If you live in a Vancouver Special you might just find your home photographed and detailed on an Internet site dedicated to this particular residential architecture — www.vancouverspecial.com

According to this intriguing web site (which does not provide a link to its creator, 45-year-old Keith Higgins) there are 1143 Vancouver Specials in the city photographed so far. But, Higgins notes, there are thousands more still to do, estimating Vancouver Specials represent 10 per cent of the detached residential stock in Vancouver.

Among his findings of the homes he’s documented so far:

* There are 757 specials with full balconies and 247 with half balconies.

* Forty-five homes have Lions as decorative statues on the fence while another 16 have some other form of statue.

* Stucco is the exterior finish for 988 homes; 815 used brick, 121 used stone or faux stone, horizontal siding was used on 142 homes and 173 homes used vertical siding.

* A symmetrical roof type was used for 778 homes, double roof for 173, a split roof for 68 and 13 homes have an asymmetrical roof.

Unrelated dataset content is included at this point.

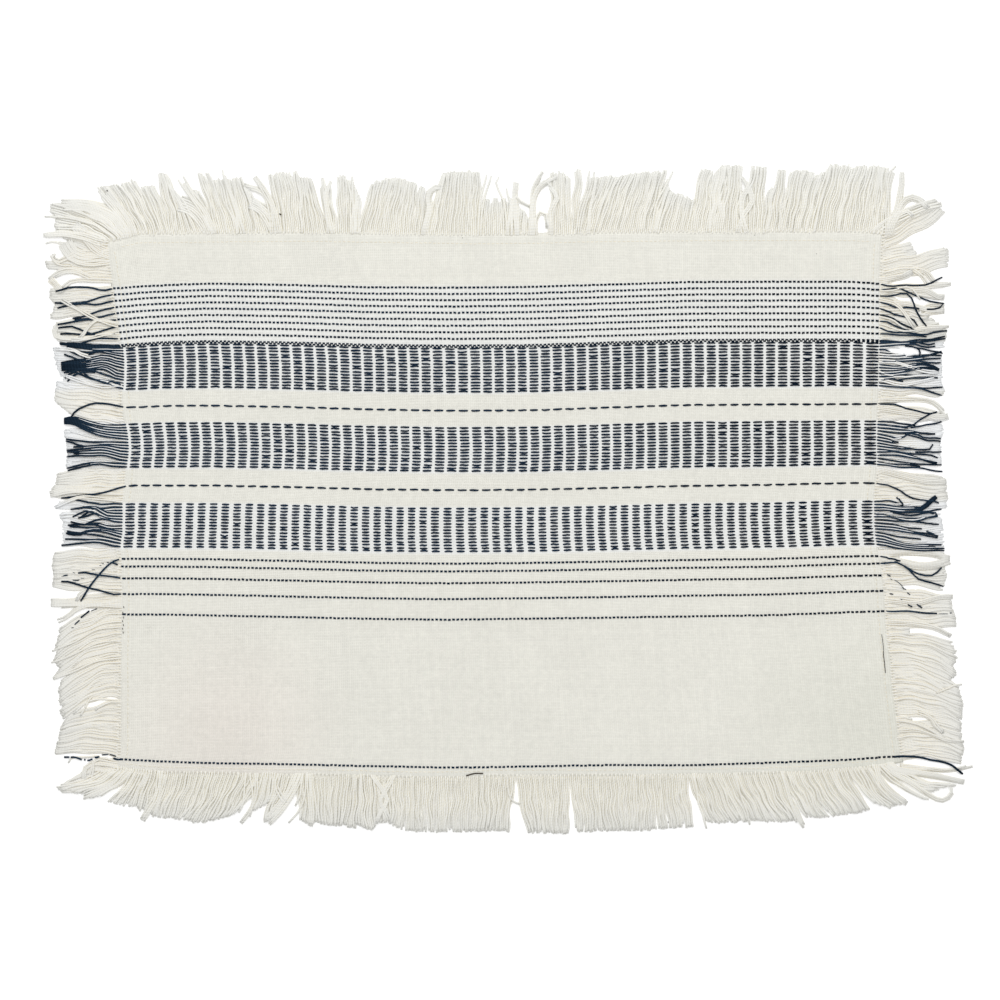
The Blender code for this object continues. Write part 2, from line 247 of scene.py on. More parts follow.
RIGHT_TUFTS = [
    (144, 133, (227, 160), (233, 152), -1.5),
    (134, 125.5, (214, 137), (217.5, 129.5), 0),
    (126.5, 120.5, (233, 134.5), (234.5, 128.5), 0.5),
    (121, 116.5, (234.5, 128.5), (234, 123), 0),
    (114.5, 111.5, (234, 114.5), (234.5, 113), 0),
    (112, 109, (231, 108.5), (231.5, 106), 0),
    (109.5, 104, (211, 104.5), (219, 99.5), 0),
    (104.5, 96.5, (212.5, 97.5), (221.5, 91), 0),
    (97, 90, (222.5, 98.5), (233, 90.5), 0),
    (90, 82, (233.5, 90), (232, 81), 0),
    (76.5, 59, (230.5, 76.5), (231, 60.5), 0.5),
    (59, 56, (232.5, 58), (232, 54.5), 0),
    (56, 51, (206.5, 55), (207, 51.5), 0),
    (51, 41, (230, 46.5), (234.5, 42.5), 0),
    (41, 33, (231, 39.5), (231.5, 34.5), 0),
    (33, 17.5, (230.5, 32.5), (230.5, 17.5), 0),
    (15.5, 7, (232.5, 11.5), (233, 6), 0),
    (7, -0.5, (233, 5.5), (234, 0), 0),
    (-0.5, -7, (232.5, -1), (233.5, -4.5), 0),
    (-7, -27, (230, -7.5), (232, -26.5), 0.5),
    (-28, -35.5, (208, -29), (208, -33.5), 0),
    (-35.5, -42.5, (232.5, -35.5), (233, -41.5), 0),
    (-42.5, -44.5, (232.5, -42.5), (232, -48.5), 0),
    (-44, -48, (210, -45.5), (210, -48.5), 0),
    (-47, -60, (235.5, -51), (236.5, -59.5), 0),
    (-60, -68.5, (238, -62), (238.5, -68.5), 0),
    (-68, -73, (213.5, -68), (214, -72), 0),
    (-71, -76, (236.5, -76), (239, -83.5), 0, 3),
    (-75.5, -81.5, (239, -84), (236.5, -90), 0, 4),
    (-81, -88.5, (239, -91.5), (236, -97), 0, 4.5),
    (-88, -97, (239, -99), (241, -107), 0, 4.5),
    (-96.5, -107, (241.5, -108), (241.5, -112.5), 0, 4.5),
    (-106.5, -115, (241.5, -115), (240.5, -124), 0, 4.5),
    (-119, -127.5, (241, -122), (241.5, -129), 0, 4.5),
    (-126.5, -139, (243, -131.5), (240.5, -141), 0, 4),
]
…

Higgins, a fine arts graduate, who lives in an Edwardian style house, began photographing Vancouver Specials with a Polaroid camera years ago before they stopped making them around 1985.

“What I’m trying to do is document every Vancouver Special. Number one because I think they’re an under-discussed, under- documented part of Vancouver‘s environment. They’ve had a huge economic impact on the city and people who probably wouldn’t have been able to afford big new houses suddenly could. They continue to have an impact because they hold their value.”